# Goal:
In the listing below, locate the line containing "low = foot_height + label_edge_clearance" and the line containing "return low, high". Output both of them and every line between, exactly as written, and nothing more.

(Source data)
######
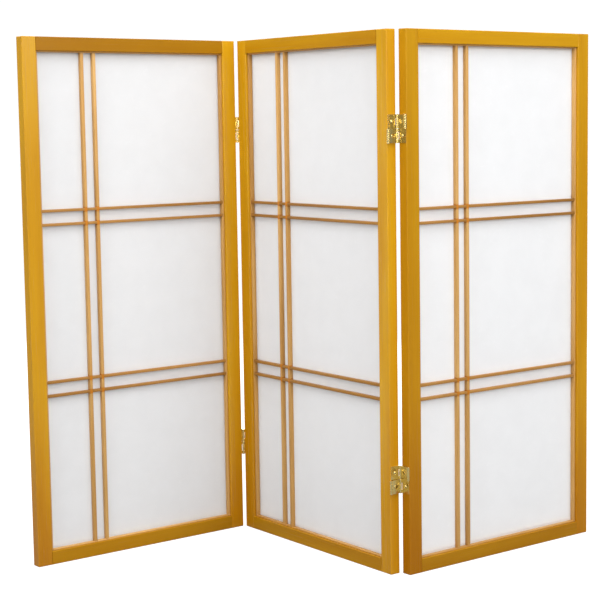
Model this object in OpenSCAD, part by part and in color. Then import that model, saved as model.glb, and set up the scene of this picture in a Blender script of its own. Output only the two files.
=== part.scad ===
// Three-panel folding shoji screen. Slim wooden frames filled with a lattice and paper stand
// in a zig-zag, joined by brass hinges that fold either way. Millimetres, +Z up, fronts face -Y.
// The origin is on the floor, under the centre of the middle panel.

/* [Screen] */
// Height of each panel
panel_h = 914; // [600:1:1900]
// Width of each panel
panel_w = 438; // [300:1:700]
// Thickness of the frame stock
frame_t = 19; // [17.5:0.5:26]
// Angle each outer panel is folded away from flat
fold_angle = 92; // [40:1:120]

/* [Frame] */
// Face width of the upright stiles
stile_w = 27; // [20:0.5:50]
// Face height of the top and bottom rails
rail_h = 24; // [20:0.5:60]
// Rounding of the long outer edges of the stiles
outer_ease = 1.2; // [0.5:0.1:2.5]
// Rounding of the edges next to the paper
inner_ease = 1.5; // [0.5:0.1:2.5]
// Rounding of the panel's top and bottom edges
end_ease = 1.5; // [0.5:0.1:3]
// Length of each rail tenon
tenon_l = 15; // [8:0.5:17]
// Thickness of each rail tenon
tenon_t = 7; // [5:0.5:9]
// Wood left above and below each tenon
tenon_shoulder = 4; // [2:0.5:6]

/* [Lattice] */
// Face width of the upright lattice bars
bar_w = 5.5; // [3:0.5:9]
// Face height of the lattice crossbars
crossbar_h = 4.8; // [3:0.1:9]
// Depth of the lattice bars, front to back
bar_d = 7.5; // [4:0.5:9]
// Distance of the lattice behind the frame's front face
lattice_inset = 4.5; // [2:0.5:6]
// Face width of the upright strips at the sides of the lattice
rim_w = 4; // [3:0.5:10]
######
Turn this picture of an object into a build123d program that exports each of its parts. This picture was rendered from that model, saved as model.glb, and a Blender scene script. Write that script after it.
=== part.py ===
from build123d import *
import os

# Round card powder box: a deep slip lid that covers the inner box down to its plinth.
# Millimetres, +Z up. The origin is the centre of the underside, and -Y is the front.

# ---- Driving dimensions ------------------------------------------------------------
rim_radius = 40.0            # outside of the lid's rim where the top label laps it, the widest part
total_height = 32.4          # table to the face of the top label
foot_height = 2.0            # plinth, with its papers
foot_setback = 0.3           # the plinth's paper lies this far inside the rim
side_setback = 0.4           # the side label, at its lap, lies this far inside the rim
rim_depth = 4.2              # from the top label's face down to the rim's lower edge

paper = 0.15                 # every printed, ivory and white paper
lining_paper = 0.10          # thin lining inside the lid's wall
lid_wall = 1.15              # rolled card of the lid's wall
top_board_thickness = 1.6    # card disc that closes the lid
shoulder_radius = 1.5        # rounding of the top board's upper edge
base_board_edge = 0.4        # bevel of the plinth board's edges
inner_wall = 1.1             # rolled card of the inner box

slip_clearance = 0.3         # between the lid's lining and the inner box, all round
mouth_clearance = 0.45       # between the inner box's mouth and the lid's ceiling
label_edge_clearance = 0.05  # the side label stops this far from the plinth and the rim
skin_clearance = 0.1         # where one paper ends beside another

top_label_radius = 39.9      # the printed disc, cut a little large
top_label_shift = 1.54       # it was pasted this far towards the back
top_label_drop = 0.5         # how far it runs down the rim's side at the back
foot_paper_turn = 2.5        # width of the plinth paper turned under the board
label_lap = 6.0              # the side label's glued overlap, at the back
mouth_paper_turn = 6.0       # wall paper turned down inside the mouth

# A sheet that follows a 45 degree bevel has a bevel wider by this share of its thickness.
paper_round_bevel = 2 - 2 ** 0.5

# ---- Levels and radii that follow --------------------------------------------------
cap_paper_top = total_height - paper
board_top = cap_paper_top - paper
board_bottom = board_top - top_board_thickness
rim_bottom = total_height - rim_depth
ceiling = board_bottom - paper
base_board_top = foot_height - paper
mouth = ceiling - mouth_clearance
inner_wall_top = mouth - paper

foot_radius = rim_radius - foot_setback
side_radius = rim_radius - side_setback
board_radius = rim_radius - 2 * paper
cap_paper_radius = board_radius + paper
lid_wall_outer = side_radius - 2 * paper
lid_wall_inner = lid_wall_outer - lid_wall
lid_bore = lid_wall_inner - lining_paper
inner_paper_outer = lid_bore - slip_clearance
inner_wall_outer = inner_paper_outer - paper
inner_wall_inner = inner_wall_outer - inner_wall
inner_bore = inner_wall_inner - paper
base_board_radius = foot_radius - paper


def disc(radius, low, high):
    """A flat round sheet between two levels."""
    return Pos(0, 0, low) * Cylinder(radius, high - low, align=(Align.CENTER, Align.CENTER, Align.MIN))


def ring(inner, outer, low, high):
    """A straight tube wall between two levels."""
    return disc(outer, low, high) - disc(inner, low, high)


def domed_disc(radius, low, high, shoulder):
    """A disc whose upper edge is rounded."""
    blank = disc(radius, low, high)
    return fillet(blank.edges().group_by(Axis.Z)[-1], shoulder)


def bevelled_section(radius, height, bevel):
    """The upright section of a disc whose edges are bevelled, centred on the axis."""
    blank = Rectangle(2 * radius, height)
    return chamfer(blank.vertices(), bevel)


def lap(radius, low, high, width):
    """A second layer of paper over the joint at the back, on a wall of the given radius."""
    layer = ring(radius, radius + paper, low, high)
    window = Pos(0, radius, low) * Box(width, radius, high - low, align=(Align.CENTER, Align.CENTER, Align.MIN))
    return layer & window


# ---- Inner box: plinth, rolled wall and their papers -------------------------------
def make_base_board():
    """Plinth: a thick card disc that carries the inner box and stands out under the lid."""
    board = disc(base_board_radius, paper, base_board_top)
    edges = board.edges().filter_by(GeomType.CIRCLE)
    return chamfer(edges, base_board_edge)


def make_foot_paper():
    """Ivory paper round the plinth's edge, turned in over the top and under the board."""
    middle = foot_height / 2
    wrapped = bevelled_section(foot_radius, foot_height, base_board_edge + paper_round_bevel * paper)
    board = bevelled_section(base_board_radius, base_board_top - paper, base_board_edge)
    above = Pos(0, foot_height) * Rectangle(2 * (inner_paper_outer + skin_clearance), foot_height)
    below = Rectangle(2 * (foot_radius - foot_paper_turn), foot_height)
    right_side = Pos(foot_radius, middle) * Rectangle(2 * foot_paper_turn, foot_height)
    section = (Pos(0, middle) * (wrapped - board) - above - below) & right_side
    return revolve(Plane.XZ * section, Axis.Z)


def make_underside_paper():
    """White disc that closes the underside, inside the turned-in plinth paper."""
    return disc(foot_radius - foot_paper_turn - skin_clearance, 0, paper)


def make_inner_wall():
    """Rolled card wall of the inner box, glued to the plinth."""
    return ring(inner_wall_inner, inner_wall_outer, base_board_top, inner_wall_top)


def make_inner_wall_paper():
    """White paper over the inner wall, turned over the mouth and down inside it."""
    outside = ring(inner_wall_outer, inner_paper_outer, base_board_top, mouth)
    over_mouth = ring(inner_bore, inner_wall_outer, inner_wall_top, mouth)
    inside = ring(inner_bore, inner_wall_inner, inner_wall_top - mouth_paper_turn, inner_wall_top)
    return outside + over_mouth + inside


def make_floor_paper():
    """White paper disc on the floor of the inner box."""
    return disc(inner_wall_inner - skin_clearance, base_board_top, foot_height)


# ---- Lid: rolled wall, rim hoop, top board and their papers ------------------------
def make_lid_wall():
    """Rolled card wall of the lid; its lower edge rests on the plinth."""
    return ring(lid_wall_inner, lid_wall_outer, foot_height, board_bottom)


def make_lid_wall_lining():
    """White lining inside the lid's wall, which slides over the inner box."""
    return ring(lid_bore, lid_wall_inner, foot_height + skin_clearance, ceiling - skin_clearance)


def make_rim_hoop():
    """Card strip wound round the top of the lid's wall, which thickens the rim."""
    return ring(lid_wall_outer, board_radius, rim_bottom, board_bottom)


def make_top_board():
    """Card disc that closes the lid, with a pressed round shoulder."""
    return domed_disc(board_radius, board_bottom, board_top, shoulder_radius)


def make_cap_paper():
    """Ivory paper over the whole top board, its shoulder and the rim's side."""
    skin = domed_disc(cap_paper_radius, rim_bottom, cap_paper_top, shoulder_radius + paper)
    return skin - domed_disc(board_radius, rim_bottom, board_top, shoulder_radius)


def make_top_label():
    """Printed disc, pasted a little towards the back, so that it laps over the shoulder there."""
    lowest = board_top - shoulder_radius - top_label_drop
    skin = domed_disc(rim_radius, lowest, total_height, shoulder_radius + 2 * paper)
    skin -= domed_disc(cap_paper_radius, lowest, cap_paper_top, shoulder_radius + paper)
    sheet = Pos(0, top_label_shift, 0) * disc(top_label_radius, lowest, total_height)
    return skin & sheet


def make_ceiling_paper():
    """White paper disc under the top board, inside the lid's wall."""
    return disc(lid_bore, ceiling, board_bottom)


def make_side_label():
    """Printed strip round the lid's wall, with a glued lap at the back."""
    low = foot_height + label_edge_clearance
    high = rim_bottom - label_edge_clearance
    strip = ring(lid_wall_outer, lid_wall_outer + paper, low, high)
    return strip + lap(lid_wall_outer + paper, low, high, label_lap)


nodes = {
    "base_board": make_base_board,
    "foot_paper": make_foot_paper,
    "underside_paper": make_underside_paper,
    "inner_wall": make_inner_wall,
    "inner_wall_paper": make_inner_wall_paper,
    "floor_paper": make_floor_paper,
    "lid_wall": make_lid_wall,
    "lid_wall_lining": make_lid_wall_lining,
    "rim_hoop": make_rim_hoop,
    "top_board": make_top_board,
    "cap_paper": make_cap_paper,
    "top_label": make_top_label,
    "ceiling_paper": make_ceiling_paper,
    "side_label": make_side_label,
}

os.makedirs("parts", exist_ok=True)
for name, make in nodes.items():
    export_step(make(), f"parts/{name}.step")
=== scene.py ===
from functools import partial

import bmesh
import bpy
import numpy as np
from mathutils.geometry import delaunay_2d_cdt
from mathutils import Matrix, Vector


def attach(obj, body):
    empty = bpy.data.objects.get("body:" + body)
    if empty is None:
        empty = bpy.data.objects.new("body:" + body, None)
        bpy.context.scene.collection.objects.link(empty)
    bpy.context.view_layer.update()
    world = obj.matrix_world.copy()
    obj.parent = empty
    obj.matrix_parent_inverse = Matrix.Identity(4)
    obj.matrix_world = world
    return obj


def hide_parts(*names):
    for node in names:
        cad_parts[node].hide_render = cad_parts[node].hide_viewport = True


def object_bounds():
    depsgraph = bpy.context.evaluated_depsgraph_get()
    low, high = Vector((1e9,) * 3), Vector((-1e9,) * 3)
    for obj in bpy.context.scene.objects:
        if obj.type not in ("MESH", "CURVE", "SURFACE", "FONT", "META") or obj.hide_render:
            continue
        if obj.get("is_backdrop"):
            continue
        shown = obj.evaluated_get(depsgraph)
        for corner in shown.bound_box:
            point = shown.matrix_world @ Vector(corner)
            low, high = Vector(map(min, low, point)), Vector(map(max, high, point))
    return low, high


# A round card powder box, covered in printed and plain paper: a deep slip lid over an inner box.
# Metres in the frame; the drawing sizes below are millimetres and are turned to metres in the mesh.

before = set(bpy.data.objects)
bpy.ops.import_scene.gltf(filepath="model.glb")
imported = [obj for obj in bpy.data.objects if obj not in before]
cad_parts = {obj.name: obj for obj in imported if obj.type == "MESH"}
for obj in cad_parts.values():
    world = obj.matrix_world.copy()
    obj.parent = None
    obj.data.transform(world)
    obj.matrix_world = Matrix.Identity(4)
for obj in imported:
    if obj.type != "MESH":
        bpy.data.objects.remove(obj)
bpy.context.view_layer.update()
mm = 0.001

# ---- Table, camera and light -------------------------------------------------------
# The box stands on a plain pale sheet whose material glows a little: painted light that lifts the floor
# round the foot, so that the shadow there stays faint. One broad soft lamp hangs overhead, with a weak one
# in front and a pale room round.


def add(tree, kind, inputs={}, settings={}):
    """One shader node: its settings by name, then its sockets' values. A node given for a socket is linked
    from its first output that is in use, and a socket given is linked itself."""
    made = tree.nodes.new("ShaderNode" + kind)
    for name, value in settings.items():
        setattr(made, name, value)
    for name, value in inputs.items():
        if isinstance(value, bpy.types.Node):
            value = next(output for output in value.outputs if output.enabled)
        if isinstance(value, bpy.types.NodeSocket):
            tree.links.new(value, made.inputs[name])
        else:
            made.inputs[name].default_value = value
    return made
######
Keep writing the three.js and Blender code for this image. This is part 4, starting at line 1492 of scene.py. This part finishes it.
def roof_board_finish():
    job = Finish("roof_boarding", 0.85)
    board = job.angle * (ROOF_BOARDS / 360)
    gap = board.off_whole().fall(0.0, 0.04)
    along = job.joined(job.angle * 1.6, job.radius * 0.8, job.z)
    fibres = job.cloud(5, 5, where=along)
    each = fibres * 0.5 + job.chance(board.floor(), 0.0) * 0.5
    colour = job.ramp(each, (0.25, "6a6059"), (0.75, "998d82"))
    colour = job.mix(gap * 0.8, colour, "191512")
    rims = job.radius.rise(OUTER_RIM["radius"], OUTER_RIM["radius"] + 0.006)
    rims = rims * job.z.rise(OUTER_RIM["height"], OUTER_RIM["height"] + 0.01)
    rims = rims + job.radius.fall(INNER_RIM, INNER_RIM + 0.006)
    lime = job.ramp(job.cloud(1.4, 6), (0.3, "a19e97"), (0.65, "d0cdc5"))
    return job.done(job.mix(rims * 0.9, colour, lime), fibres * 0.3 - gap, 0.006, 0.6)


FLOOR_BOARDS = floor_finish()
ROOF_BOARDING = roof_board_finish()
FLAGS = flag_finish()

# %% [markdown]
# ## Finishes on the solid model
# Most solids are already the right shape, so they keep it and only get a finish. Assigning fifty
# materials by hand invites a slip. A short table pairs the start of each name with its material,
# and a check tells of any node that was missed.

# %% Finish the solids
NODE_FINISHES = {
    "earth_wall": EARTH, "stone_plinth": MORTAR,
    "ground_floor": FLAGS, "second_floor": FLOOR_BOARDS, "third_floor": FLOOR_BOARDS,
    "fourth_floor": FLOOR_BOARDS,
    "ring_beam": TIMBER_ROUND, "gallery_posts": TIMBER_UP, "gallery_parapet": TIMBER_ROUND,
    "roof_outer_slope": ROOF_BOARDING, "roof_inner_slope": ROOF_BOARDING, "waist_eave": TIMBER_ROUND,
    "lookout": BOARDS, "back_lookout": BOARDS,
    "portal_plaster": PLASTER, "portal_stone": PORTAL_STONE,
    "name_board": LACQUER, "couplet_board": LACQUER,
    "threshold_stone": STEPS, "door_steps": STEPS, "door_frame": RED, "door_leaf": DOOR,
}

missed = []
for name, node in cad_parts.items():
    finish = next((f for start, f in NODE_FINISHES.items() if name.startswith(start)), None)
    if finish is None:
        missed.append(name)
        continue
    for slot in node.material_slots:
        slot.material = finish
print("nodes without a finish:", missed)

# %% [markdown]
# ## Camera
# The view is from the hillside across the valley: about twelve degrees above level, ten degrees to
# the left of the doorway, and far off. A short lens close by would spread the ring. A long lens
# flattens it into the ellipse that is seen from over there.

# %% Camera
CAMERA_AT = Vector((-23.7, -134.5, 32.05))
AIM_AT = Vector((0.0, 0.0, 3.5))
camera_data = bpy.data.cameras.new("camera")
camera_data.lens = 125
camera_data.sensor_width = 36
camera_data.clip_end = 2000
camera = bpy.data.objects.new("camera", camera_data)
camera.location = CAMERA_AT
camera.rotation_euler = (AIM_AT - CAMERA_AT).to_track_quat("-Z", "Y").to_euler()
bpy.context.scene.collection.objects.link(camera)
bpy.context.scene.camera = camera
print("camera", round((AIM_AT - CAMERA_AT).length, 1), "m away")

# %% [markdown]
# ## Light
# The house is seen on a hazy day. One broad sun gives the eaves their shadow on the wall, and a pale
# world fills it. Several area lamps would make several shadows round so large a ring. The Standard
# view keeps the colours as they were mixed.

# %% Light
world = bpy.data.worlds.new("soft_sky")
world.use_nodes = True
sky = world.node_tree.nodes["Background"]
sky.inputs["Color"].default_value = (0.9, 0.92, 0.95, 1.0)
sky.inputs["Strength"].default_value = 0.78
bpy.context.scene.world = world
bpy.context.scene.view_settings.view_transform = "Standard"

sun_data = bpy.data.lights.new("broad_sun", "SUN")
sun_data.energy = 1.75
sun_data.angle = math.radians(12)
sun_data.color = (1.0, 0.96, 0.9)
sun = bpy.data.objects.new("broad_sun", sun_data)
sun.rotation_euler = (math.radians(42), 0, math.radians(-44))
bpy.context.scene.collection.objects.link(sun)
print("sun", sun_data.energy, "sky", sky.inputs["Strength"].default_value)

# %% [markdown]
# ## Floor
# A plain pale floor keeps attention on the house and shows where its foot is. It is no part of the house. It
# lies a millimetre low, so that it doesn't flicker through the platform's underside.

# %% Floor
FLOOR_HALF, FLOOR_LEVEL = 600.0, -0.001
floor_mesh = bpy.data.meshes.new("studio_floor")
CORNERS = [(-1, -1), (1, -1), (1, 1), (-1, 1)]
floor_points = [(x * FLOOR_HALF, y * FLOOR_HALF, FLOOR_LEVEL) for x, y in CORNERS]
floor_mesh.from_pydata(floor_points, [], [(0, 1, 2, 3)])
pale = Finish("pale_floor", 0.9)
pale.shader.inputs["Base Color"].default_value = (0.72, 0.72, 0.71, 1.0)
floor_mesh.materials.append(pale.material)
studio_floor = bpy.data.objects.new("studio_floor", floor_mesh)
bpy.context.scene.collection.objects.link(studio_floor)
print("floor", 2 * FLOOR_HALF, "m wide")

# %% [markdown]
######
# Expected answer:
    low = foot_height + label_edge_clearance
    high = rim_bottom - label_edge_clearance
    strip = ring(lid_wall_outer, lid_wall_outer + paper, low, high)
    return strip + lap(lid_wall_outer + paper, low, high, label_lap)


nodes = {
    "base_board": make_base_board,
    "foot_paper": make_foot_paper,
    "underside_paper": make_underside_paper,
    "inner_wall": make_inner_wall,
    "inner_wall_paper": make_inner_wall_paper,
    "floor_paper": make_floor_paper,
    "lid_wall": make_lid_wall,
    "lid_wall_lining": make_lid_wall_lining,
    "rim_hoop": make_rim_hoop,
    "top_board": make_top_board,
    "cap_paper": make_cap_paper,
    "top_label": make_top_label,
    "ceiling_paper": make_ceiling_paper,
    "side_label": make_side_label,
}

os.makedirs("parts", exist_ok=True)
for name, make in nodes.items():
    export_step(make(), f"parts/{name}.step")
=== scene.py ===
from functools import partial

import bmesh
import bpy
import numpy as np
from mathutils.geometry import delaunay_2d_cdt
from mathutils import Matrix, Vector


def attach(obj, body):
    empty = bpy.data.objects.get("body:" + body)
    if empty is None:
        empty = bpy.data.objects.new("body:" + body, None)
        bpy.context.scene.collection.objects.link(empty)
    bpy.context.view_layer.update()
    world = obj.matrix_world.copy()
    obj.parent = empty
    obj.matrix_parent_inverse = Matrix.Identity(4)
    obj.matrix_world = world
    return obj


def hide_parts(*names):
    for node in names:
        cad_parts[node].hide_render = cad_parts[node].hide_viewport = True


def object_bounds():
    depsgraph = bpy.context.evaluated_depsgraph_get()
    low, high = Vector((1e9,) * 3), Vector((-1e9,) * 3)
    for obj in bpy.context.scene.objects:
        if obj.type not in ("MESH", "CURVE", "SURFACE", "FONT", "META") or obj.hide_render:
            continue
        if obj.get("is_backdrop"):
            continue
        shown = obj.evaluated_get(depsgraph)
        for corner in shown.bound_box:
            point = shown.matrix_world @ Vector(corner)
            low, high = Vector(map(min, low, point)), Vector(map(max, high, point))
    return low, high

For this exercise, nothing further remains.